Rudberg pointed out that during the slump of 2001, 21 UK listed companies made profit warnings in the first half of that year – but the trend saw a “sharp increase” to a record level of 18 in the third quarter.

Ernst & Young concludes that the decrease in profit warnings between the first and second quarters this year is due to cautious financial forecasting by smaller AIM-listed media companies rather than a sign that the industry is stabilising.

“If anything the second-quarter 2009 profit warning figures suggest that the downturn has started to impact the larger listed media companies,” Rudberg said.

“In the 12 months to the end of March, 75% of the media companies that warned [on profits] were listed on AIM. [This compares] to the majority [of companies reporting profit warnings] being FTSE companies in the second quarter this year”.

The number of warnings being it’s highest for eight years only highlights the need for print media to find a new business model, whether they be small scale local papers or FTSE companies.
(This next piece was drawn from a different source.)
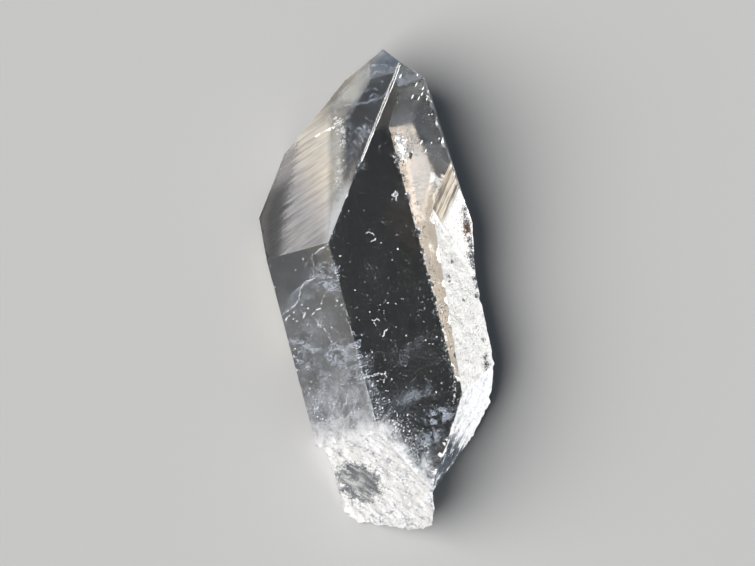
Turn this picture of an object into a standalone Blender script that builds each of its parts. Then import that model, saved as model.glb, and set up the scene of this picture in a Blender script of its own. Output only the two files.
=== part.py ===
"""A single natural quartz crystal, lying on one of its flat prism faces.

Six prism faces of unequal width, three large faces that meet at the tip, a bevel beside the tip, a recess
with a striped ramp down its right front corner, an oblique break at the lower right and a rough broken root.
The long axis is +Y with the tip at +Y, and the widest prism face looks up.
"""

from math import cos, radians, sin, tan

import bmesh
import bpy
from mathutils import Vector, noise
from mathutils.geometry import intersect_point_line

NAME = "quartz_crystal"
MM = 0.001

# Prism: widths of the faces in mm, counted round from the left front one. The last two close the hexagon.
WIDTH_1 = 15.0
WIDTH_2 = 28.0
WIDTH_3 = 6.6
WIDTH_4 = 14.95
PRISM_STEP = 60.0
UP_ANGLE = 90.0
FLARE_3 = 3.2  # face 3 widens the crystal a little towards the root, in degrees

# Termination: slope of each face to the long axis, and how far below the tip it meets its prism face, in mm.
SLOPE_1, DROP_1 = 35.0, 33.1
SLOPE_3, DROP_3 = 40.0, 7.2
SLOPE_5, DROP_5 = 35.2, 14.4
SLOPE_4, DROP_4 = 38.2, 7.6

# The crystal is described as it is seen when it is turned this far about its long axis.
SEEN_TURN = 25.0
PX = 1 / 5.25  # one unit of the seen outline, in mm

# Recess down the right front corner: where its edge starts and ends on the wide front face.
RECESS_TOP = (108.8, -167.0)
RECESS_END = (91.0, -340.0)
RECESS_BACK = (129.0, 101.0, -335.0)
RAMP_TOP = (137.6, -128.0)
RAMP_TILT = 0.40

# How far along the resting face breaks off towards the root.
ROOT_BACK_FROM = -438.0

# Size of the blank that is cut into the crystal, in mm.
BLANK = 240.0

ROOT_RELIEF = 0.42
ROOT_GRAIN = 0.34
ROOT_STEP = 2.3
RIM_KEPT = 0.35
SEED = Vector((11.3, 4.7, 29.1))


def seen(across, depth, along):
    """A point given as it is seen from the front, turned into the crystal's own frame, in mm."""
    c, s = cos(radians(SEEN_TURN)), sin(radians(SEEN_TURN))
    a, d, u = across * PX, depth * PX, along * PX
    return Vector((c * a + s * d, u, s * a - c * d))


def seen_way(across, depth, along):
    c, s = cos(radians(SEEN_TURN)), sin(radians(SEEN_TURN))
    return Vector((c * across + s * depth, along, s * across - c * depth)).normalized()


def on_front(across, along):
    """A point of the seen outline that lies on the wide front face."""
    return seen(across, across * tan(radians(SEEN_TURN)), along)


def prism_way(k):
    """The outward direction of prism face k, where face 2 looks up."""
    a = radians(UP_ANGLE - (k - 2) * PRISM_STEP)
    return Vector((cos(a), 0.0, sin(a)))


def prism_corners():
    """A point on each prism face, with the corner between faces 1 and 2 on the axis."""
    along = {k: prism_way(k).cross(Vector((0, 1, 0))) * -1 for k in range(1, 7)}
    corner_23 = along[2] * WIDTH_2
    corner_34 = corner_23 + along[3] * WIDTH_3
    corner_45 = corner_34 + along[4] * WIDTH_4
    corner_61 = along[1] * -WIDTH_1
    return {1: Vector(), 2: Vector(), 3: corner_23, 4: corner_34, 5: corner_45, 6: corner_61}


def three_points(a, b, c, inside):
    """The plane through three points, facing away from a point inside the crystal."""
    n = (b - a).cross(c - a).normalized()
    return (a, n if n.dot(inside - a) < 0 else -n)


def facets():
    """Every flat face of the crystal as a point and an outward direction."""
    corner = prism_corners()
    planes = {f"prism_{k}": (corner[k], prism_way(k)) for k in range(1, 7)}
    flare = prism_way(3) * cos(radians(FLARE_3)) + Vector((0, sin(radians(FLARE_3)), 0))
    planes["prism_3"] = (corner[3] + Vector((0, -DROP_3, 0)), flare)
    for k, slope, drop in (
        (1, SLOPE_1, DROP_1),
        (3, SLOPE_3, DROP_3),
        (5, SLOPE_5, DROP_5),
        (4, SLOPE_4, DROP_4),
    ):
        way = prism_way(k) * cos(radians(slope)) + Vector((0, sin(radians(slope)), 0))
        planes[f"tip_{k}"] = (corner[k] + Vector((0, -drop, 0)), way)
    inside = seen(30, 70, -250)
    planes["tip_bevel"] = (seen(57.8, 80, -20), seen_way(-0.41, -0.02, 0.91))
    planes["break_upper"] = three_points(
        on_front(84, -363), on_front(46, -422), seen(124.5, 106, -348), inside
    )
    planes["break_middle"] = (seen(95.5, 112, -391), seen_way(0.70, -0.14, -0.70))
    planes["break_lower"] = (seen(66, 120, -419.2), seen_way(0.64, -0.05, -0.77))
    planes["root_front"] = three_points(
        on_front(1, -371), on_front(28, -422), seen(-63, 44.1, -368), inside
    )
    planes["root_end_left"] = (seen(-26, 80, -460), seen_way(-0.38, -0.12, -0.92))
    planes["root_end_right"] = (seen(14, 90, -471), seen_way(0.24, 0.10, -0.97))
    planes["root_back"] = (
        Vector((0, ROOT_BACK_FROM * PX, corner[5].z)), Vector((0.126, -0.26, -0.957)).normalized()
    )
    planes["root_side"] = (seen(31, 80, -454), seen_way(0.94, 0.06, -0.33))
    return planes


# The oblique break ends above the stub of root, so these faces are cut in as wedges that stop at its side.
WEDGED = ("break_middle", "break_lower")


def step_side():
    """The left side of the root, set in a little from the prism face above it."""
    return (seen(-56.5, 60, -400), seen_way(-1.0, 0.0, -0.02))


ROUGH = ("break_", "root_")


def cut(bm, point, way):
    """Cuts everything beyond a plane off a closed convex body and closes the cut."""
    geom = bm.verts[:] + bm.edges[:] + bm.faces[:]
    bmesh.ops.bisect_plane(
        bm, geom=geom, dist=1e-6, plane_co=point, plane_no=way, clear_outer=True
    )
    rim = [e for e in bm.edges if e.is_boundary]
    if rim:
        bmesh.ops.contextual_create(bm, geom=rim)


def blank(planes):
    """A cube cut down to the body that all the planes enclose."""
    bm = bmesh.new()
    bmesh.ops.create_cube(bm, size=BLANK)
    bmesh.ops.translate(bm, verts=bm.verts[:], vec=Vector((0, -45, 0)))
    for point, way in planes:
        cut(bm, point, way)
    bmesh.ops.recalc_face_normals(bm, faces=bm.faces[:])
    return bm


def as_object(bm, name, collection):
    mesh = bpy.data.meshes.new(name)
    bm.to_mesh(mesh)
    bm.free()
    ob = bpy.data.objects.new(name, mesh)
    collection.objects.link(ob)
    return ob


def cutter_object(bm, name, collection):
    ob = as_object(bm, name, collection)
    ob.hide_render = True
    ob.display_type = "WIRE"
    return ob


def take_away(body, cutter):
    m = body.modifiers.new("cut_" + cutter.name, "BOOLEAN")
    m.operation, m.solver, m.object = "DIFFERENCE", "EXACT", cutter


def settle(ob):
    """Makes the cuts final, so that the body can be worked on as one mesh."""
    dg = bpy.context.evaluated_depsgraph_get()
    mesh = bpy.data.meshes.new_from_object(ob.evaluated_get(dg))
    ob.modifiers.clear()
    ob.data = mesh
    bpy.context.view_layer.update()


def recess_planes():
    """The wedge taken out of the right front corner: a steep wall and the ramp above it."""
    top, end = on_front(*RECESS_TOP), on_front(*RECESS_END)
    wall = three_points(top, end, seen(*RECESS_BACK), seen(30, 70, -250))
    rise = on_front(*RAMP_TOP) - top
    side = Vector((rise.y, -rise.x, 0)).normalized()
    ramp_way = (side * RAMP_TILT + Vector((0, 0, 1))).normalized()
    # the wedge lies beyond both, so its own faces look the other way
    return [(wall[0], -wall[1]), (top, -ramp_way)]


def roughen(bm, planes):
    """Breaks the broken faces up into an uneven grain. The prism and tip faces stay flat."""
    rough = [v for k, v in planes.items() if k.startswith(ROUGH)]
    rough.append(step_side())

    def lies_on(co, plane, within=1e-3):
        return abs((co - plane[0]).dot(plane[1])) < within

    def broken(face):
        return any(
            all(lies_on(v.co, p) for v in face.verts) and face.normal.dot(p[1]) > 0.99
            for p in rough
        )

    # edges shared with a flat face stay whole, so that the flat face keeps its own corners only
    for _ in range(6):
        bmesh.ops.triangulate(bm, faces=[f for f in bm.faces if broken(f)])
        faces = {f for f in bm.faces if broken(f)}
        bm.edges.index_update()
        long = sorted(
            {e for f in faces for e in f.edges if e.calc_length() > ROOT_STEP and faces.issuperset(e.link_faces)},
            key=lambda e: e.index,
        )
        if not long:
            break
        bmesh.ops.subdivide_edges(bm, edges=long, cuts=1)
    # evens the grid out within each face, which also draws its points away from the edges
    for _ in range(8):
        bmesh.ops.beautify_fill(bm, faces=[f for f in bm.faces if broken(f)], edges=[])
        bm.normal_update()
        within = [
            v
            for v in bm.verts
            if all(broken(f) and f.normal.dot(v.link_faces[0].normal) > 0.99999 for f in v.link_faces)
        ]
        bmesh.ops.smooth_vert(
            bm, verts=within, factor=0.5, use_axis_x=True, use_axis_y=True, use_axis_z=True
        )
    bm.normal_update()
    faces = {f for f in bm.faces if broken(f)}
    rim = [
        tuple(v.co.copy() for v in e.verts)
        for e in bm.edges
        if 0 < len(faces.intersection(e.link_faces)) < len(e.link_faces)
    ]

    def to_rim(co):
        near = BLANK
        for a, b in rim:
            at, t = intersect_point_line(co, a, b)
            near = min(near, (co - a.lerp(b, min(max(t, 0.0), 1.0))).length)
        return near

    # the grain only bites inwards, and it fades out at the edges of the flat faces
    moved = {}
    for v in {v for f in faces for v in f.verts}:
        p = v.co * ROOT_GRAIN + SEED
        h = noise.noise(p) + 0.55 * noise.noise(p * 2.7)
        fade = min(max(to_rim(v.co) - RIM_KEPT, 0.0) / ROOT_STEP, 1.0)
        moved[v] = v.normal * (ROOT_RELIEF * fade * (min(h, 0.6) - 0.6))
    for v, way in moved.items():
        v.co += way


def build():
    for ob in list(bpy.data.objects):
        bpy.data.objects.remove(ob, do_unlink=True)
    made = bpy.data.collections.new(NAME)
    cutters = bpy.data.collections.new("cutters")
    for c in (made, cutters):
        bpy.context.scene.collection.children.link(c)

    planes = facets()
    apart = WEDGED + ("root_side",)
    body = as_object(blank(v for k, v in planes.items() if k not in apart), NAME, made)

    # the ramp and wall of the recess at the right front corner
    take_away(body, cutter_object(blank(recess_planes()), "recess", cutters))

    # the lower part of the oblique break, which turns in above the stub of root
    for key in WEDGED:
        settle(body)
        wedge = [(planes[k][0], -planes[k][1]) for k in (key, "root_side")]
        take_away(body, cutter_object(blank(wedge), key, cutters))
    settle(body)

    # a small step where the left prism face breaks off into the root
    left = step_side()
    step = [
        (left[0], -left[1]),
        (seen(-63, 60, -366), seen_way(0.15, 0.0, 0.98)),
        (seen(-63, 60, -366), seen_way(0.62, -0.1, 0.78)),
    ]
    take_away(body, cutter_object(blank(step), "step", cutters))
    settle(body)

    # a clear hollow in the front of the root, like a thumb mark
    bm = bmesh.new()
    bmesh.ops.create_icosphere(bm, subdivisions=4, radius=9.0)
    bmesh.ops.scale(bm, vec=Vector((0.62, 0.85, 1.0)), verts=bm.verts[:])
    floor = planes["root_front"]
    spot = seen(-28, 60, -410)
    spot -= floor[1] * (spot - floor[0]).dot(floor[1])
    bmesh.ops.translate(bm, verts=bm.verts[:], vec=spot + floor[1] * 7.6)
    hollow = cutter_object(bm, "hollow", cutters)

    take_away(body, hollow)
    settle(body)

    # real size, resting on the flat face at the back, with the origin under the middle of the box
    bm = bmesh.new()
    bm.from_mesh(body.data)
    bmesh.ops.remove_doubles(bm, verts=bm.verts[:], dist=2e-4)
    bmesh.ops.dissolve_limit(bm, angle_limit=radians(0.05), verts=bm.verts[:], edges=bm.edges[:])
    roughen(bm, planes)
    bmesh.ops.scale(bm, vec=Vector((MM, MM, MM)), verts=bm.verts[:])
    low = Vector([min(v.co[i] for v in bm.verts) for i in range(3)])
    high = Vector([max(v.co[i] for v in bm.verts) for i in range(3)])
    bmesh.ops.translate(
        bm, verts=bm.verts[:], vec=Vector((-(low.x + high.x) / 2, -(low.y + high.y) / 2, -low.z))
    )
    bmesh.ops.triangulate(bm, faces=bm.faces[:])
    bmesh.ops.recalc_face_normals(bm, faces=bm.faces[:])
    bm.to_mesh(body.data)
    bm.free()
    body.data.name = NAME

    mat = bpy.data.materials.new("clear_quartz")
    mat.use_nodes = True
    p = mat.node_tree.nodes["Principled BSDF"]
    p.inputs["Base Color"].default_value = (0.86, 0.88, 0.89, 1)
    p.inputs["Roughness"].default_value = 0.08
    p.inputs["Metallic"].default_value = 0.0
    p.inputs["IOR"].default_value = 1.544
    body.data.materials.clear()
    body.data.materials.append(mat)


build()
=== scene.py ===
"""The look of a natural quartz crystal, lying on one of its flat prism faces.

The body is tessellated from the same flat faces as the part and gets its fine relief here: worn and chipped edges,
growth steps, etch marks, the frosted recess and the granular root. Small flecks, veils and growth lines are sealed
inside it. Everything is made in millimetres in the crystal's own frame and then moved into the part's frame.
"""

from math import cos, pi, radians, sin, tan

import bmesh
import bpy
import numpy as np
from mathutils import Matrix, Vector, noise
from mathutils.geometry import delaunay_2d_cdt


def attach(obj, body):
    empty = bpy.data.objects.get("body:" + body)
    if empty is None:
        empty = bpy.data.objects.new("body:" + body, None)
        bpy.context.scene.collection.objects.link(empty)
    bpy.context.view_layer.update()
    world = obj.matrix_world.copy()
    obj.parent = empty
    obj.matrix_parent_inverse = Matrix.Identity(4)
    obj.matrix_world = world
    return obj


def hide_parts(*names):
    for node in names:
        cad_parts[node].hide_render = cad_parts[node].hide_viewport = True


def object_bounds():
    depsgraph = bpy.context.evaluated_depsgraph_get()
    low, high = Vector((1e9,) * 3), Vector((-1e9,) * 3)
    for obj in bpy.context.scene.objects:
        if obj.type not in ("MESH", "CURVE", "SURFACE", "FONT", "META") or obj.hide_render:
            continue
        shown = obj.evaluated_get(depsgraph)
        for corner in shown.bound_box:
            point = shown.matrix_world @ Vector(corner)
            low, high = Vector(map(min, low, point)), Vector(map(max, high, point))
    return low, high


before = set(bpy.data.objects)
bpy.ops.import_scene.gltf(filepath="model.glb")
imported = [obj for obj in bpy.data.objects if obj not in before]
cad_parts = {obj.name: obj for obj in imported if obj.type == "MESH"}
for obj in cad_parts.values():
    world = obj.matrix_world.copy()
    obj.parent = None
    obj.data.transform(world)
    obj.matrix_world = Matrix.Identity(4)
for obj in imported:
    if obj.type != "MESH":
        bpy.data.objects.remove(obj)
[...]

Trinity Mirror’s declining advertising revenue plots a similar sense of urgency:

Trinity Mirror reported today that advertising revenue at its regional newspaper division fell by 36% year on year for the period to 26 April, with sectors such as recruitment and property advertising falling by more than 50%.

Overall Trinity Mirror, owner of the Daily Mail and more than 140 regional newspapers, said that group advertising revenue declined by 30% year on year.

The regional division fell 37% in January and February and 35% in March and April. Display advertising was down 24% for the period, recruitment down 50%, property down 54% and automotive advertising down 35%.

Given that much of their advertising can now be placed online, and for free or virtually any cost, it is hardly surprising that classifieds are down by such a dramatic rate. When we talk of competition for newspapers, we no longer simply mean news websites, but those competing with their business: Craiglist being one frequently mentioned.